SORĠI, a collection in AHA Objects, focuses on recycling construction waste in ever-changing contexts.
"It is hugely born and inspired by Malta, especially by the local construction industry and my personal experience as an architect," Ms Horvath tells WhosWho.mt.
"I added my visual aesthetics, international take and the love of creating public space installations and furniture, working with communities and develop city-branding tools. In the last three years we went through startup development programs that helped how can we implement in further cities too, as demolition of buildings and increasing amount of construction waste happens unfortunately for many reasons not only as a consequence of development, but war, natural catastrophes or political reasons. Last year we have developed a second scale collection for Budapest that is starting to be implemented at the moment."

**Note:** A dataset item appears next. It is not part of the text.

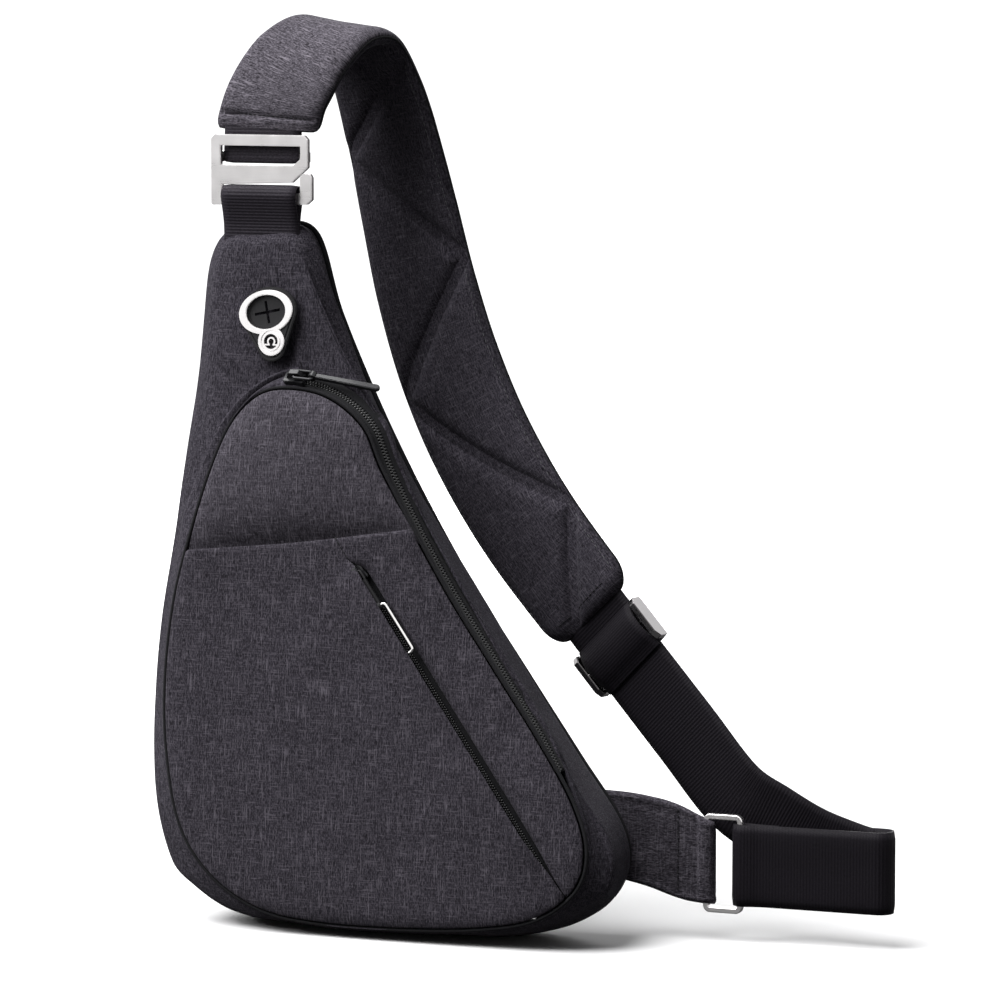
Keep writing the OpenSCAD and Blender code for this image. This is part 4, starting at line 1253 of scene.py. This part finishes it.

“Generally the system of SORĠI is complex and the result of many people, permits, supplier and institutions. A full system has to be developed before it gets into implementation and thats where we have been planning extensively. This opportunity is so important for us, as the NEB (The New European Bauhaus and the European Innovation and Technology has all the experts and mentors both in design, urbanism and business that will help us to bring SORGI installations for further European cities. “
“The program will be half a year and comes with financial funding and mentorship. We will have events now in Leuven, Belgium, workshops in Berlin and final presentations in Helsinki with potential investors.”
The startup programme which AHA Objects will form part of is part of The New European Bauhaus (NEB), which is funded by the European Institute of Innovation and Technology and supports citizens, grass-roots initiatives and start-ups that embody the core values of the European Commission’s New European Bauhaus movement (sustainability, inclusivity and beauty) through business creation, acceleration, funding, mentorship and network.